◆ AIM:
Please repeat all of the lines that follow, exactly as written.

◆ GIVEN MATERIAL:
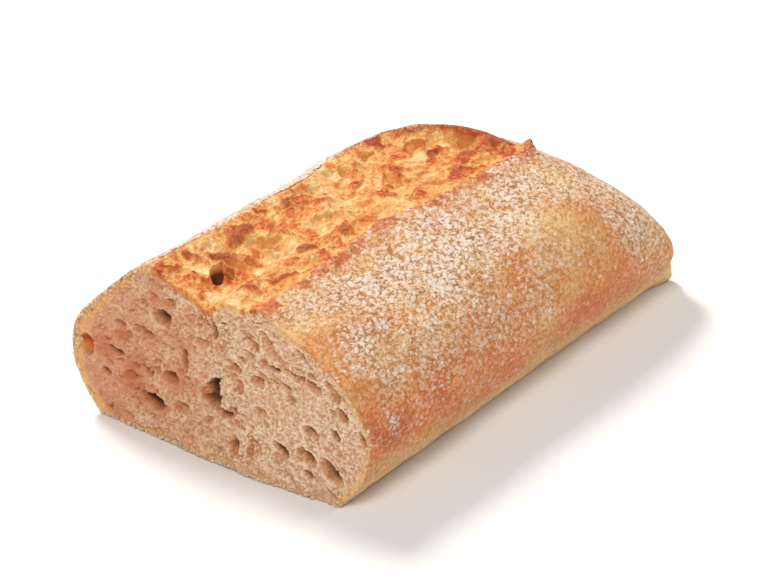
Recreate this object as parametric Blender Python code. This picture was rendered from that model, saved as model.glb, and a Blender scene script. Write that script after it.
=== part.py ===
"""Half of a ciabatta loaf, cut square across and lying on its flat baked base.

The loaf runs along Y. Its cut face looks to -Y and shows the open crumb, its blunt round
end is at +Y, and Z is up. A broad torn score runs along the top between two lips of crust.
Everything is one solid, modelled from the cut at Y = 0 and then centred over its base.
"""

import math
import random

import bmesh
import bpy
from mathutils import Euler, Matrix, Vector, noise

# Driving dimensions, in metres. X runs across the loaf and Y along it from the cut.
LENGTH = 0.2195
HALF_WIDTH = 0.0684
WIDEST_Z = 0.0265
CROWN_Z = 0.0662
BASE_HALF_WIDTH = 0.0558
DOME_POWER = 1.85
LEFT_SWELL_Y, LEFT_SWELL_REACH, LEFT_SWELL = 0.140, 0.045, 0.030

# The round end: how far before the tip the plan, the top and the underside start to close,
# and the low level that they close on. Its foot, up to FOOT_TOP, stays blunt and flares a little.
PLAN_CLOSE, PLAN_POWER = 0.020, 2.8
TOP_CLOSE, TOP_POWER = 0.080, 2.35
UNDER_CLOSE, UNDER_POWER = 0.0015, 2.0
TIP_Z = 0.008
FOOT_CLOSE, FOOT_POWER, FOOT_TOP = 0.003, 5.0, 0.030
FOOT_FLARE, FLARE_FROM, FLARE_TO = 0.0030, 0.200, 0.219

# The score: where its two lips run, how far they stand up and how its floor sags.
RIGHT_LIP_X = 0.0172
RIGHT_LIP_BENDS = ((0.0, 0.040, 0.0028), (0.080, 0.020, -0.0032), (0.138, 0.030, 0.0016))
LEFT_LIP_X = -0.0328
LEFT_LIP_BENDS = ((0.0, 0.030, 0.0014), (0.135, 0.030, -0.0045))
LIP_WANDER, LIP_WANDER_SIZE = 0.0009, 0.014
RIGHT_RISE, RIGHT_SPREAD = 0.0022, 0.0085
LEFT_RISE, LEFT_SPREAD = 0.0060, 0.0165
RISE_CHANGE, RIGHT_CHANGE_SIZE, LEFT_CHANGE_SIZE = 0.4, 0.030, 0.040
RIGHT_INNER_SPREAD, LEFT_INNER_SPREAD = 0.0045, 0.0080
LIP_STEP = 0.0009
VALLEY_X, VALLEY_SPREAD = -0.0062, 0.0085
VALLEY_AT_CUT, VALLEY_REACH, VALLEY_BEYOND = 0.0052, 0.034, 0.0014
SCORE_CLOSE_FROM, SCORE_FADE_FROM, SCORE_CLOSE_TO = 0.150, 0.162, 0.181
SCORE_CLOSED_X = 0.006
CRAG_HEIGHT, CRAG_ACROSS, CRAG_ALONG = 0.0042, 0.0085, 0.0135
RIDGE_SHARE, RIDGE_FINENESS = 0.6, 2.1
EAR_Y, EAR_RISE, EAR_SPREAD = 0.1750, 0.0034, 0.0042

# The crust swells and dips a little everywhere but on the base.
SWELL, SWELL_SIZE = 0.0011, 0.034
BASE_CLEAR = 0.006

# The cut face: the crease under the score, with the crumb left of it drawn back.
CREASE_TOP, CREASE_FOOT = Vector((-0.004, 0.057)), Vector((0.001, 0.026))
CREASE_BLUR_LEFT, CREASE_BLUR_RIGHT = 0.0050, 0.0015
DRAWN_BACK, DRAWN_FROM_Z, DRAWN_FROM_X = 0.0026, (0.004, 0.022), (-0.062, -0.030)
CRUMB_WAVE, CRUMB_WAVE_SIZE = 0.0007, 0.014
FOOT_FORWARD, FOOT_HEIGHT, FOOT_X, FOOT_SPREAD = 0.0038, 0.014, 0.012, 0.042
RELIEF_REACH = 0.020
CRUMB_RINGS = (0.94, 0.84, 0.72, 0.60, 0.48, 0.36, 0.24, 0.12)
CRUMB_LINE, CRUMB_LINE_Z = 0.55, 0.028

# How finely each stretch of the section and the length is divided.
BASE_STEPS, FLANK_STEPS, CRUST_STEPS, SCORE_STEPS = 18, 4, 12, 24
STRAIGHT_STEPS, END_STEPS = 36, 15
END_FROM = 0.060
LIP_GAP = 0.3  # how near the score's first points come to the lips, in steps
MERGE_DISTANCE = 1e-6
SHARP_ANGLE = math.radians(40.0)

# Where the noise is read for each thing that wanders along the loaf.
RIGHT_LIP_SEED, LEFT_LIP_SEED, RIGHT_RISE_SEED, LEFT_RISE_SEED, RIDGE_SEED = 3.1, 8.4, 1.7, 5.2, 4.0

# Holes: x, z, half-width, half-height, depth and lean in degrees, the finely made ones first.
TEARS = (
    (-0.0030, 0.0243, 0.0040, 0.0050, 0.0075, 20.0),
    (-0.0315, 0.0126, 0.0066, 0.0027, 0.0055, 8.0),
    (-0.0625, 0.0263, 0.0040, 0.0044, 0.0060, 0.0),
    (-0.0272, 0.0470, 0.0046, 0.0036, 0.0046, 0.0),
    (-0.0002, 0.0318, 0.0013, 0.0050, 0.0060, 15.0),
    (-0.0020, 0.0197, 0.0085, 0.0018, 0.0055, 4.0),
    (-0.0012, 0.0518, 0.0018, 0.0042, 0.0045, -8.0),
    (-0.0178, 0.0322, 0.0017, 0.0048, 0.0045, -6.0),
    (-0.0240, 0.0236, 0.0036, 0.0028, 0.0040, 14.0),
    (0.0298, 0.0138, 0.0036, 0.0022, 0.0055, 27.0),
    (0.0524, 0.0268, 0.0030, 0.0018, 0.0050, 32.0),
    (0.0648, 0.0279, 0.0014, 0.0042, 0.0050, -25.0),
    (-0.0486, 0.0280, 0.0032, 0.0015, 0.0042, 22.0),
    (0.0264, 0.0447, 0.0026, 0.0013, 0.0040, 8.0),
    (-0.0355, 0.0233, 0.0030, 0.0012, 0.0036, 30.0),
    (-0.0538, 0.0175, 0.0024, 0.0018, 0.0040, 10.0),
    (-0.0406, 0.0196, 0.0017, 0.0014, 0.0036, 0.0),
    (0.0147, 0.0522, 0.0024, 0.0011, 0.0028, 20.0),
    (0.0418, 0.0078, 0.0022, 0.0014, 0.0034, 30.0),
    (-0.0363, 0.0385, 0.0048, 0.0022, 0.0028, 12.0),
    (0.0405, 0.0146, 0.0052, 0.0026, 0.0040, 31.0),
    (0.0512, 0.0118, 0.0062, 0.0032, 0.0044, 35.0),
    (0.0560, 0.0355, 0.0042, 0.0024, 0.0036, 42.0),
    (0.0420, 0.0246, 0.0038, 0.0024, 0.0034, 30.0),
    (0.0091, 0.0080, 0.0026, 0.0044, 0.0040, 0.0),
)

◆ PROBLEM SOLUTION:
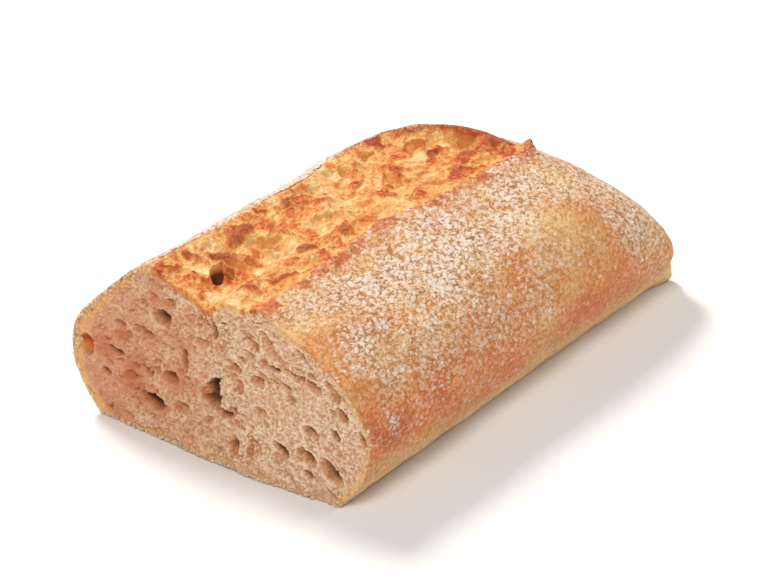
Recreate this object as parametric Blender Python code. This picture was rendered from that model, saved as model.glb, and a Blender scene script. Write that script after it.
=== part.py ===
"""Half of a ciabatta loaf, cut square across and lying on its flat baked base.

The loaf runs along Y. Its cut face looks to -Y and shows the open crumb, its blunt round
end is at +Y, and Z is up. A broad torn score runs along the top between two lips of crust.
Everything is one solid, modelled from the cut at Y = 0 and then centred over its base.
"""

import math
import random

import bmesh
import bpy
from mathutils import Euler, Matrix, Vector, noise

# Driving dimensions, in metres. X runs across the loaf and Y along it from the cut.
LENGTH = 0.2195
HALF_WIDTH = 0.0684
WIDEST_Z = 0.0265
CROWN_Z = 0.0662
BASE_HALF_WIDTH = 0.0558
DOME_POWER = 1.85
LEFT_SWELL_Y, LEFT_SWELL_REACH, LEFT_SWELL = 0.140, 0.045, 0.030

# The round end: how far before the tip the plan, the top and the underside start to close,
# and the low level that they close on. Its foot, up to FOOT_TOP, stays blunt and flares a little.
PLAN_CLOSE, PLAN_POWER = 0.020, 2.8
TOP_CLOSE, TOP_POWER = 0.080, 2.35
UNDER_CLOSE, UNDER_POWER = 0.0015, 2.0
TIP_Z = 0.008
FOOT_CLOSE, FOOT_POWER, FOOT_TOP = 0.003, 5.0, 0.030
FOOT_FLARE, FLARE_FROM, FLARE_TO = 0.0030, 0.200, 0.219

# The score: where its two lips run, how far they stand up and how its floor sags.
RIGHT_LIP_X = 0.0172
RIGHT_LIP_BENDS = ((0.0, 0.040, 0.0028), (0.080, 0.020, -0.0032), (0.138, 0.030, 0.0016))
LEFT_LIP_X = -0.0328
LEFT_LIP_BENDS = ((0.0, 0.030, 0.0014), (0.135, 0.030, -0.0045))
LIP_WANDER, LIP_WANDER_SIZE = 0.0009, 0.014
RIGHT_RISE, RIGHT_SPREAD = 0.0022, 0.0085
LEFT_RISE, LEFT_SPREAD = 0.0060, 0.0165
RISE_CHANGE, RIGHT_CHANGE_SIZE, LEFT_CHANGE_SIZE = 0.4, 0.030, 0.040
RIGHT_INNER_SPREAD, LEFT_INNER_SPREAD = 0.0045, 0.0080
LIP_STEP = 0.0009
VALLEY_X, VALLEY_SPREAD = -0.0062, 0.0085
VALLEY_AT_CUT, VALLEY_REACH, VALLEY_BEYOND = 0.0052, 0.034, 0.0014
SCORE_CLOSE_FROM, SCORE_FADE_FROM, SCORE_CLOSE_TO = 0.150, 0.162, 0.181
SCORE_CLOSED_X = 0.006
CRAG_HEIGHT, CRAG_ACROSS, CRAG_ALONG = 0.0042, 0.0085, 0.0135
RIDGE_SHARE, RIDGE_FINENESS = 0.6, 2.1
EAR_Y, EAR_RISE, EAR_SPREAD = 0.1750, 0.0034, 0.0042

# The crust swells and dips a little everywhere but on the base.
SWELL, SWELL_SIZE = 0.0011, 0.034
BASE_CLEAR = 0.006

# The cut face: the crease under the score, with the crumb left of it drawn back.
CREASE_TOP, CREASE_FOOT = Vector((-0.004, 0.057)), Vector((0.001, 0.026))
CREASE_BLUR_LEFT, CREASE_BLUR_RIGHT = 0.0050, 0.0015
DRAWN_BACK, DRAWN_FROM_Z, DRAWN_FROM_X = 0.0026, (0.004, 0.022), (-0.062, -0.030)
CRUMB_WAVE, CRUMB_WAVE_SIZE = 0.0007, 0.014
FOOT_FORWARD, FOOT_HEIGHT, FOOT_X, FOOT_SPREAD = 0.0038, 0.014, 0.012, 0.042
RELIEF_REACH = 0.020
CRUMB_RINGS = (0.94, 0.84, 0.72, 0.60, 0.48, 0.36, 0.24, 0.12)
CRUMB_LINE, CRUMB_LINE_Z = 0.55, 0.028

# How finely each stretch of the section and the length is divided.
BASE_STEPS, FLANK_STEPS, CRUST_STEPS, SCORE_STEPS = 18, 4, 12, 24
STRAIGHT_STEPS, END_STEPS = 36, 15
END_FROM = 0.060
LIP_GAP = 0.3  # how near the score's first points come to the lips, in steps
MERGE_DISTANCE = 1e-6
SHARP_ANGLE = math.radians(40.0)

# Where the noise is read for each thing that wanders along the loaf.
RIGHT_LIP_SEED, LEFT_LIP_SEED, RIGHT_RISE_SEED, LEFT_RISE_SEED, RIDGE_SEED = 3.1, 8.4, 1.7, 5.2, 4.0

# Holes: x, z, half-width, half-height, depth and lean in degrees, the finely made ones first.
TEARS = (
    (-0.0030, 0.0243, 0.0040, 0.0050, 0.0075, 20.0),
    (-0.0315, 0.0126, 0.0066, 0.0027, 0.0055, 8.0),
    (-0.0625, 0.0263, 0.0040, 0.0044, 0.0060, 0.0),
    (-0.0272, 0.0470, 0.0046, 0.0036, 0.0046, 0.0),
    (-0.0002, 0.0318, 0.0013, 0.0050, 0.0060, 15.0),
    (-0.0020, 0.0197, 0.0085, 0.0018, 0.0055, 4.0),
    (-0.0012, 0.0518, 0.0018, 0.0042, 0.0045, -8.0),
    (-0.0178, 0.0322, 0.0017, 0.0048, 0.0045, -6.0),
    (-0.0240, 0.0236, 0.0036, 0.0028, 0.0040, 14.0),
    (0.0298, 0.0138, 0.0036, 0.0022, 0.0055, 27.0),
    (0.0524, 0.0268, 0.0030, 0.0018, 0.0050, 32.0),
    (0.0648, 0.0279, 0.0014, 0.0042, 0.0050, -25.0),
    (-0.0486, 0.0280, 0.0032, 0.0015, 0.0042, 22.0),
    (0.0264, 0.0447, 0.0026, 0.0013, 0.0040, 8.0),
    (-0.0355, 0.0233, 0.0030, 0.0012, 0.0036, 30.0),
    (-0.0538, 0.0175, 0.0024, 0.0018, 0.0040, 10.0),
    (-0.0406, 0.0196, 0.0017, 0.0014, 0.0036, 0.0),
    (0.0147, 0.0522, 0.0024, 0.0011, 0.0028, 20.0),
    (0.0418, 0.0078, 0.0022, 0.0014, 0.0034, 30.0),
    (-0.0363, 0.0385, 0.0048, 0.0022, 0.0028, 12.0),
    (0.0405, 0.0146, 0.0052, 0.0026, 0.0040, 31.0),
    (0.0512, 0.0118, 0.0062, 0.0032, 0.0044, 35.0),
    (0.0560, 0.0355, 0.0042, 0.0024, 0.0036, 42.0),
    (0.0420, 0.0246, 0.0038, 0.0024, 0.0034, 30.0),
    (0.0091, 0.0080, 0.0026, 0.0044, 0.0040, 0.0),
)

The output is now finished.